##### Records supplied #####
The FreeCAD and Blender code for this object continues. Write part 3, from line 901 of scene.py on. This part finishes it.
#####
##### Records supplied #####
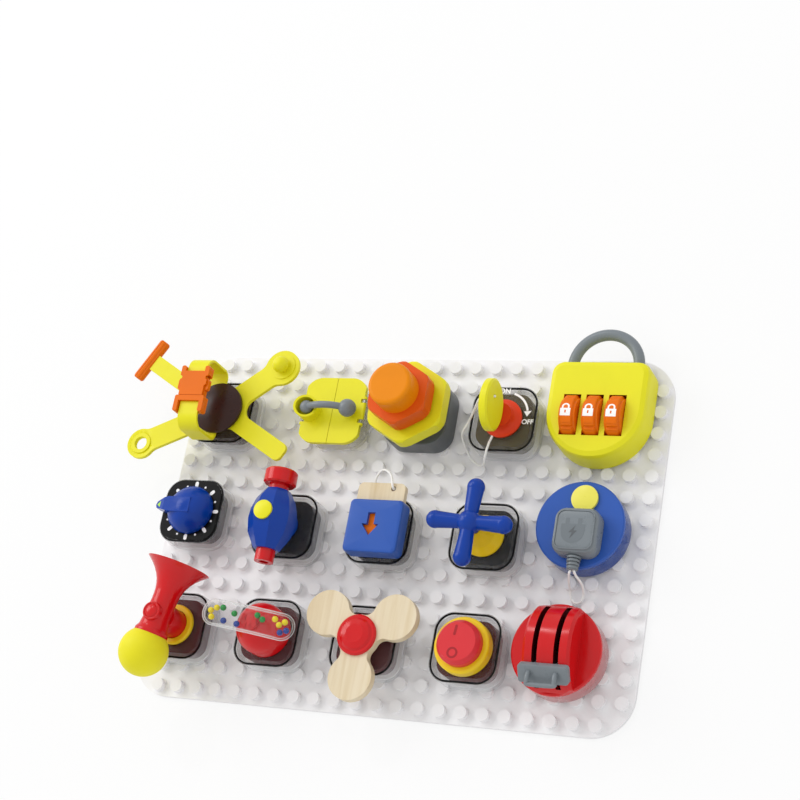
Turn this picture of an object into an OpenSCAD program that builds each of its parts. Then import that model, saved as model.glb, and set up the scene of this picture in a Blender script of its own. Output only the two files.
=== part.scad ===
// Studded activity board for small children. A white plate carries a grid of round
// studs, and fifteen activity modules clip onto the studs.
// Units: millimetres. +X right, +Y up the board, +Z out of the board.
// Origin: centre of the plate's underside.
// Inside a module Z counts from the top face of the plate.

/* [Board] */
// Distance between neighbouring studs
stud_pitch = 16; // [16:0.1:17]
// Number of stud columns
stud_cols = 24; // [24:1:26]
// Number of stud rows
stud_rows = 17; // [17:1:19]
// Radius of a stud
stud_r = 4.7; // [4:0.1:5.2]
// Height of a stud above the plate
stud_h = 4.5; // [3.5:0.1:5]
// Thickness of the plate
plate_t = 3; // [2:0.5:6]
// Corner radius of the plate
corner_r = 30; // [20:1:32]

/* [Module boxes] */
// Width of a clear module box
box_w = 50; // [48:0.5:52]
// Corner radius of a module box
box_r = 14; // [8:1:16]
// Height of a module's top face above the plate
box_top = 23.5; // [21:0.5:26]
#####
Required task
Return exactly, and only, the lines from the one containing "Turn this picture" down to the one containing "of the plate.", with both of those lines included.

Output
Turn this picture of an object into an OpenSCAD program that builds each of its parts. Then import that model, saved as model.glb, and set up the scene of this picture in a Blender script of its own. Output only the two files.
=== part.scad ===
// Studded activity board for small children. A white plate carries a grid of round
// studs, and fifteen activity modules clip onto the studs.
// Units: millimetres. +X right, +Y up the board, +Z out of the board.
// Origin: centre of the plate's underside.
// Inside a module Z counts from the top face of the plate.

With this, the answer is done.